Provided records:
↓

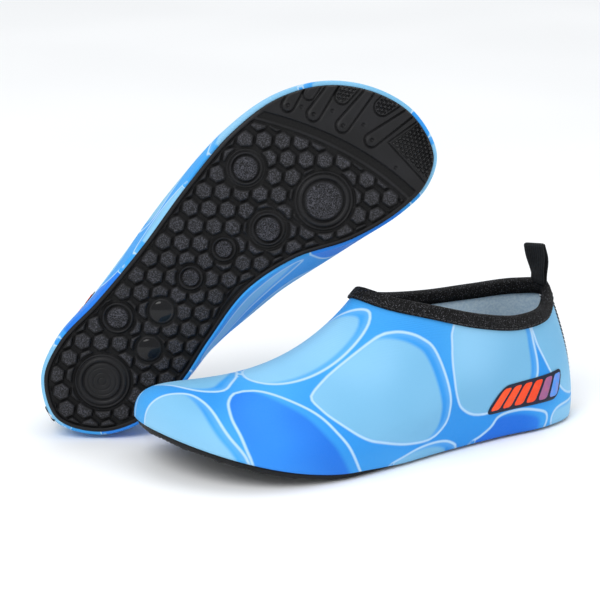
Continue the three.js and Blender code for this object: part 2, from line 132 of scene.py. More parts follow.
def meridianTable():
    shares = np.arange(columns) / columns
    foot = closedCurve(outlineKnots, shares)
    heelU = int(np.argmin(closedCurve(outlineKnots, np.arange(coarse) / coarse)[:, 0])) / coarse
    collarX = closedCurve(topline(), np.arange(400) / 400)[:, 0]
    collarHeel = int(np.argmin(collarX)) / 400
    bigToe = shares <= heelU
    share = np.where(bigToe, shares / heelU, (1 - shares) / (1 - heelU))
    collarShare = np.where(bigToe, share * collarHeel, 1 - share * (1 - collarHeel))
    top = closedCurve(topline(), collarShare)
    reachOut = columns // 80
    tangent = np.roll(foot, -reachOut, 0) - np.roll(foot, reachOut, 0)
    tangent /= np.linalg.norm(tangent, axis=1, keepdims=True)
    width = columns // 28
    window = np.hanning(2 * width + 1)
    window /= window.sum()

    def key(name):
        raw = np.interp(share, sideShape["at"], sideShape[name])
        padded = np.concatenate([raw[-width:], raw, raw[:width]])
        return np.convolve(padded, window, "valid")

    arch = bigToe * last["archFill"] * np.exp(-(((foot[:, 0] / length - 0.5) / 0.17) ** 2))
    out = key("out") + arch
    start = np.column_stack([foot, springAt(foot[:, 0]) + last["soleTop"] + last["gap"]])
    first = start + np.column_stack([tangent[:, 1] * out, -tangent[:, 0] * out, key("rise")])
    side = np.sign(np.round(top[:, 1], 6))
    second = top + np.column_stack([key("forward"), side * key("sideways"), -key("down")])
    return np.stack([start, first, second, top]), heelU


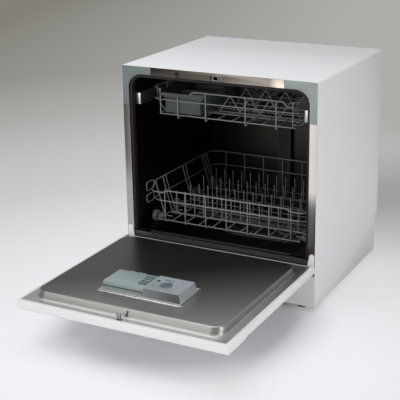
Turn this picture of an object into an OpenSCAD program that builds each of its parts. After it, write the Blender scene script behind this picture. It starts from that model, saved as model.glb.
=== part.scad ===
// Countertop dishwasher with a drop-down door, two wire racks and two spray arms.
// The origin is on the table under the middle of the cabinet, the door faces -Y and +X is to the right.
// The door is drawn open and both racks are drawn pushed in.

/* [Cabinet] */
// Width of the cabinet
cab_w = 550; // [540:1:580]
// Depth of the cabinet without the door
cab_d = 478; // [470:1:500]
// Height of the cabinet above its feet
cab_h = 585; // [580:1:610]
// Height of the feet
foot_h = 10; // [8:1:16]
// Thickness of the outer steel sheet
sheet_t = 1; // [0.8:0.1:1.4]
// Bend radius of the top edges
wrap_r = 5; // [3:0.5:8]
// Height of the recessed lower part of the back
step_h = 101; // [90:1:110]
// Depth of the recessed lower part of the back
step_d = 18; // [14:1:20]

/* [Front opening] */
// Width of the opening in the front frame
open_w = 510; // [506:1:514]
// Distance from the cabinet's top to the opening
open_drop = 22; // [20:1:26]
// Radius of the opening's upper corners
open_r = 38; // [30:1:44]
// Length of a corner cover along the top
cover_len = 86; // [70:1:100]
// Length of a corner cover down the side
cover_drop = 104; // [90:1:120]
// Step from the opening in to the tub wall, filled by the door seal
seal_step = 8; // [7:0.5:10]
// Depth of the frame's lip into the cabinet
lip_d = 19; // [17:1:22]

/* [Tub] */
// Thickness of the tub's sheet
tub_t = 1; // [0.8:0.1:1.2]
// Depth of the tub behind the frame's lip
tub_d = 426; // [420:1:430]
// Height of the wheel ledges over the table
ledge_z = 146; // [144:1:150]
// Width of each wheel ledge
ledge_w = 34; // [30:1:36]
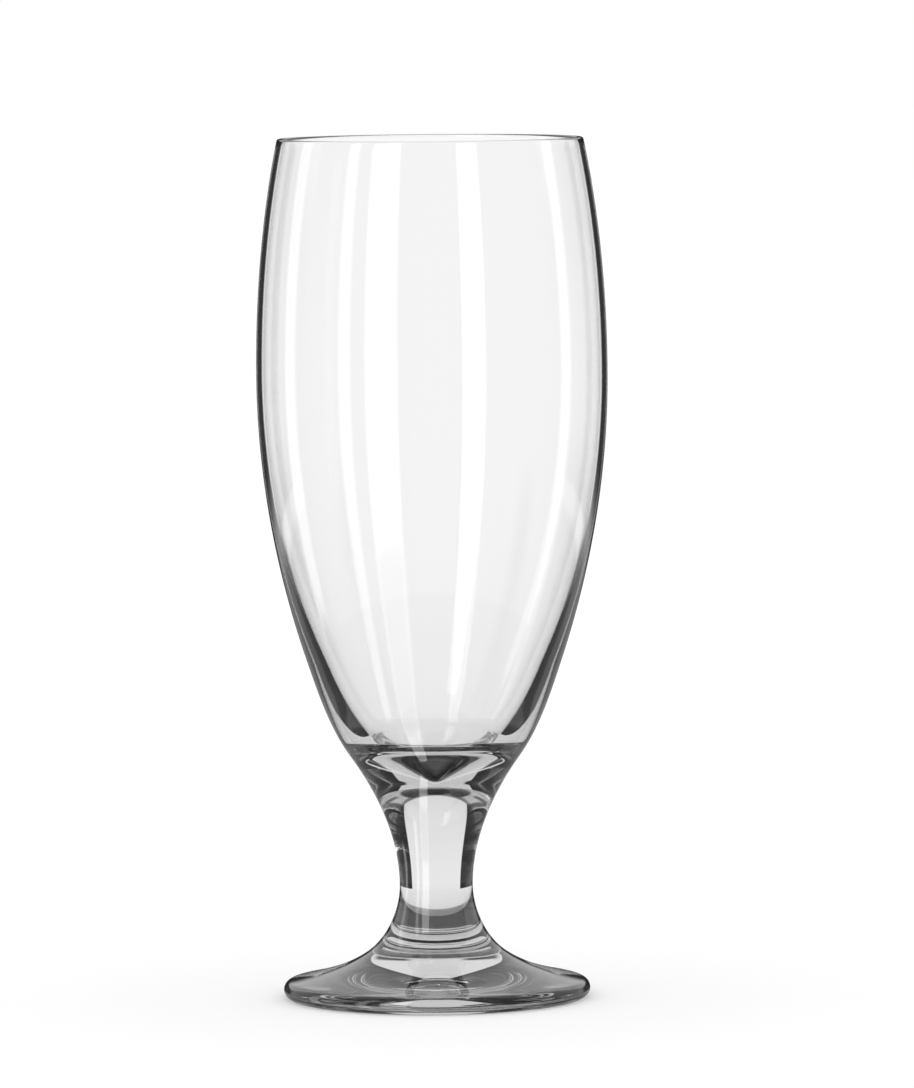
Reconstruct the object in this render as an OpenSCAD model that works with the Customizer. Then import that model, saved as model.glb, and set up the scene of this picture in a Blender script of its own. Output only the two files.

↑

Exercise prompt:
Repeat the material in full, exactly as it stands.

Task response:
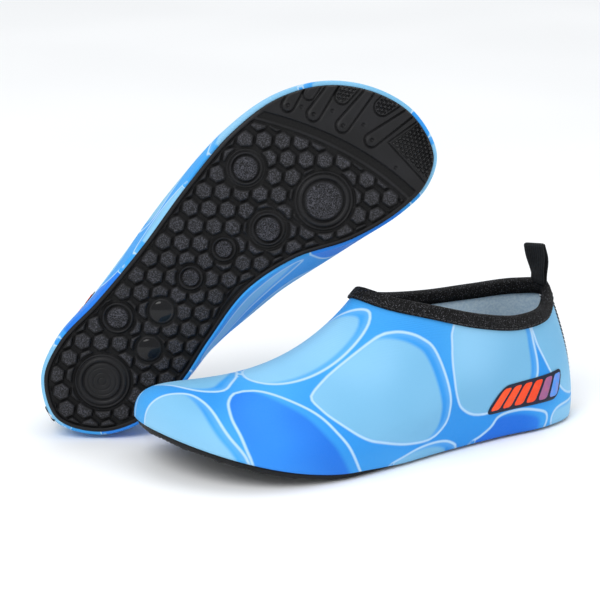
Continue the three.js and Blender code for this object: part 2, from line 132 of scene.py. More parts follow.
def meridianTable():
    shares = np.arange(columns) / columns
    foot = closedCurve(outlineKnots, shares)
    heelU = int(np.argmin(closedCurve(outlineKnots, np.arange(coarse) / coarse)[:, 0])) / coarse
    collarX = closedCurve(topline(), np.arange(400) / 400)[:, 0]
    collarHeel = int(np.argmin(collarX)) / 400
    bigToe = shares <= heelU
    share = np.where(bigToe, shares / heelU, (1 - shares) / (1 - heelU))
    collarShare = np.where(bigToe, share * collarHeel, 1 - share * (1 - collarHeel))
    top = closedCurve(topline(), collarShare)
    reachOut = columns // 80
    tangent = np.roll(foot, -reachOut, 0) - np.roll(foot, reachOut, 0)
    tangent /= np.linalg.norm(tangent, axis=1, keepdims=True)
    width = columns // 28
    window = np.hanning(2 * width + 1)
    window /= window.sum()

    def key(name):
        raw = np.interp(share, sideShape["at"], sideShape[name])
        padded = np.concatenate([raw[-width:], raw, raw[:width]])
        return np.convolve(padded, window, "valid")

    arch = bigToe * last["archFill"] * np.exp(-(((foot[:, 0] / length - 0.5) / 0.17) ** 2))
    out = key("out") + arch
    start = np.column_stack([foot, springAt(foot[:, 0]) + last["soleTop"] + last["gap"]])
    first = start + np.column_stack([tangent[:, 1] * out, -tangent[:, 0] * out, key("rise")])
    side = np.sign(np.round(top[:, 1], 6))
    second = top + np.column_stack([key("forward"), side * key("sideways"), -key("down")])
    return np.stack([start, first, second, top]), heelU


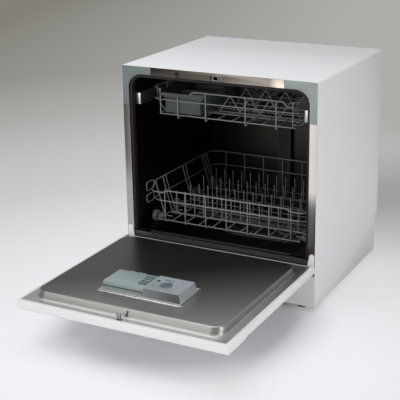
Turn this picture of an object into an OpenSCAD program that builds each of its parts. After it, write the Blender scene script behind this picture. It starts from that model, saved as model.glb.
=== part.scad ===
// Countertop dishwasher with a drop-down door, two wire racks and two spray arms.
// The origin is on the table under the middle of the cabinet, the door faces -Y and +X is to the right.
// The door is drawn open and both racks are drawn pushed in.

/* [Cabinet] */
// Width of the cabinet
cab_w = 550; // [540:1:580]
// Depth of the cabinet without the door
cab_d = 478; // [470:1:500]
// Height of the cabinet above its feet
cab_h = 585; // [580:1:610]
// Height of the feet
foot_h = 10; // [8:1:16]
// Thickness of the outer steel sheet
sheet_t = 1; // [0.8:0.1:1.4]
// Bend radius of the top edges
wrap_r = 5; // [3:0.5:8]
// Height of the recessed lower part of the back
step_h = 101; // [90:1:110]
// Depth of the recessed lower part of the back
step_d = 18; // [14:1:20]

/* [Front opening] */
// Width of the opening in the front frame
open_w = 510; // [506:1:514]
// Distance from the cabinet's top to the opening
open_drop = 22; // [20:1:26]
// Radius of the opening's upper corners
open_r = 38; // [30:1:44]
// Length of a corner cover along the top
cover_len = 86; // [70:1:100]
// Length of a corner cover down the side
cover_drop = 104; // [90:1:120]
// Step from the opening in to the tub wall, filled by the door seal
seal_step = 8; // [7:0.5:10]
// Depth of the frame's lip into the cabinet
lip_d = 19; // [17:1:22]

/* [Tub] */
// Thickness of the tub's sheet
tub_t = 1; // [0.8:0.1:1.2]
// Depth of the tub behind the frame's lip
tub_d = 426; // [420:1:430]
// Height of the wheel ledges over the table
ledge_z = 146; // [144:1:150]
// Width of each wheel ledge
ledge_w = 34; // [30:1:36]
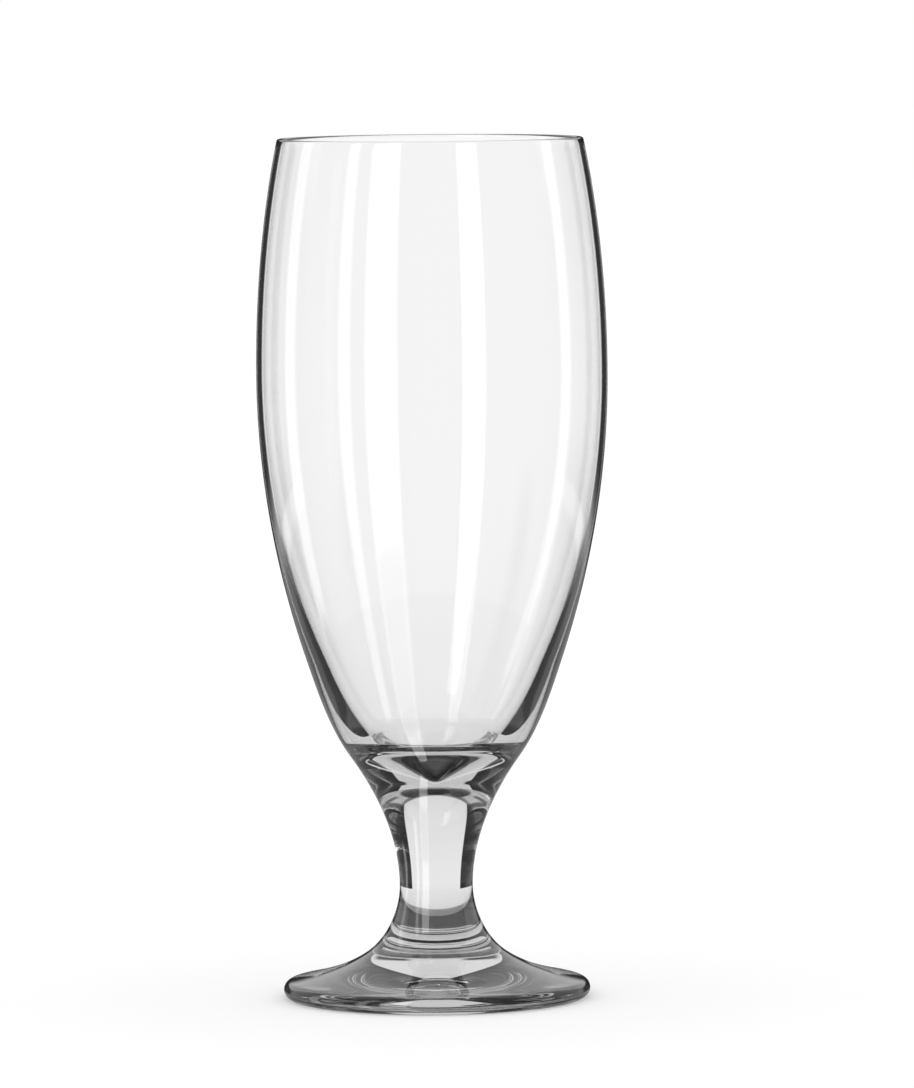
Reconstruct the object in this render as an OpenSCAD model that works with the Customizer. Then import that model, saved as model.glb, and set up the scene of this picture in a Blender script of its own. Output only the two files.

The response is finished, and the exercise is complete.